When men are free they
can use their minds to attain their goals and further their
lives. Bernstein explains that reason does not function
automatically and that irrationality is evasion or the
refusal to think. To use one's mind as a tool of survival
involves the choice to focus on reality. Focus involves a
man's decision to activate his mind and to be alert for
opportunities to form his ideas, values, and principles.
The author describes
altruism, the surrendering of values, as a code of
self-sacrifice. Rejecting altruism, he explains that each
human being should pursue and gain the values his life and
happiness require. He thus rejects Kant's ethics of duty
that maintains that each person has unchosen obligations to
others and thus should perform selfless service to them.
Kant's moral philosophy deprives self-interest of any and
all honor. The rejection of self-interest is also a
rejection of all human values because to pursue one's
self-interest means to pursue values and goals. Kant's
vision of morality thus consists of total, abject,
selflessness.
Economic ills are caused by statism |
Bernstein illustrates
that capitalism is the only system that helps the poor, is
the cure for racism and bigotry, and is the solution for
problems in education and healthcare. He also explains that
slavery is founded on the initiation of brute force and that
abolition involves free capitalist nations struggling
against statist regions that reject individual rights. In
addition, the author evaluates the economic performance of
capitalist nations such as America, South Korea, Hong Kong,
and Taiwan versus that of socialist regions like Soviet
Russia, Cuba, Socialist Scandinavia, North Korea, and China.

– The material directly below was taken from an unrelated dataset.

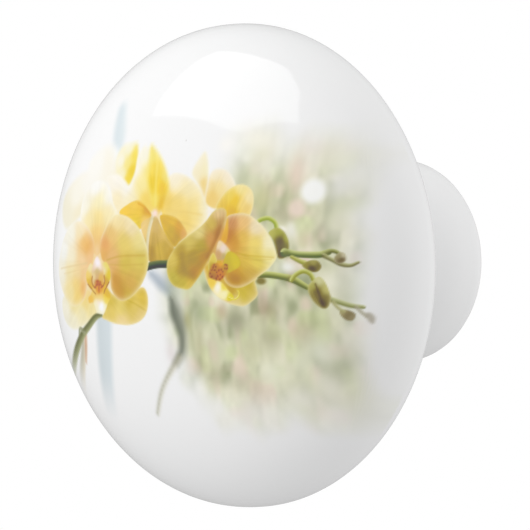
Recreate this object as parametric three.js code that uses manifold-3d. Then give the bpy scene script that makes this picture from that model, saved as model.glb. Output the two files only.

Real-world performance indicates that the non-capitalist
nations of the world are not only repressed but have much
lower living standards. Bernstein observes that, when the
mind is suppressed, industrialization and technological
development are stifled. Furthermore, it is statism that
gives rise to evils such as war, imperialism, and slavery.
The author describes how
capitalism liberates both the producers who set the economic
terms and the customers who apprehend the value of products.
Economic calculation provides a standard of action for
planning under capitalism because of the existence of market
prices that result from the thinking and actions of
countless people. He explains how capitalism applies a
vastly greater and incalculable amount of knowledge and mind
power to solving problems of production and distribution
than does socialism. The author states that the problem of
socialism is that it requires economic planning without the
benefit of an intellectual division of labor.
The book details how
economic ills commonly ascribed to capitalism such as
monopolies, unemployment, inflation, and economic downturns
are actually caused by statism. Coercive monopolies stem
from the government making laws debarring entry into a
field. Unemployment results from minimum wage laws and the
granting of coercive power to unions. Inflation is a product
of government expanding the money supply which leads to
debasement of the monetary standard. Depression and
recession are brought about by regulations and interventions
that strangle the economy.
Statist regimes are at
chronic war with their own citizens and invariably hate
America, the world's freest nation. Bernstein observes that
statism needs war and survives by looting, whereas a free
country requires peace and survives by production. He states
that world peace requires the establishment of global
capitalism (i.e., international free trade). Capitalist
nations would protect their citizens' freedom of speech,
freedom of the press, and economic freedoms such as the
right to own property, to start their own businesses, and to
seek profits. Pre-capitalist and non-capitalist systems are
politically oppressive and economically destitute and their
citizens have few or no rights.
The charges that
capitalism is responsible for imperialism and slavery are
false. According to Bernstein, a government that fails to
recognize the rights of its own citizens exists under no
moral constraints with respect to foreigners. Individuals of
any nationality are its potential victims. Imperialism is
simply warfare to conquer a territory. Like war and
imperialism, slavery is founded on the initiation of force.
Slavery relies on force and thus undermines the role of the
mind in man's life.
A systematic treatment of
capitalism |
Bernstein's masterpiece
provides a systematic treatment of capitalism as developed
over centuries through a number of disciplines including
philosophy, economics, political science, law, history, and
so on. The Capitalist Manifesto is interesting,
jargon free, clearly written, and accessible to a wide range
of readers. It argues convincingly that wealth comes only
from adherence to the rational principles of the free
enterprise system. The book is a fine statement of the moral
and economic arguments for capitalism. This tour de force
presentation thoroughly and eloquently addresses virtually
every question or criticism anyone has ever made about the
morality or practicality of capitalism.
This solid work is a real
contribution to understanding the philosophical, moral, and
economic underpinnings of capitalism. Its underlying theme
is that the mind is man's tool of survival and that the mind
requires freedom. Bernstein's well-written book persuasively
argues that capitalism rests on a sound moral foundation. By
doing that, it serves an essential function.
Although this book is
written for the educated generalist or layperson and the
college student, it should be read by everyone – especially
by journalists and politicians. Hopefully, it will be
adopted as a textbook both here and abroad with foreign
editions and translations. Bernstein's seminal work is a
triumph in the crusade for freedom and individual rights. We
certainly need more books like this.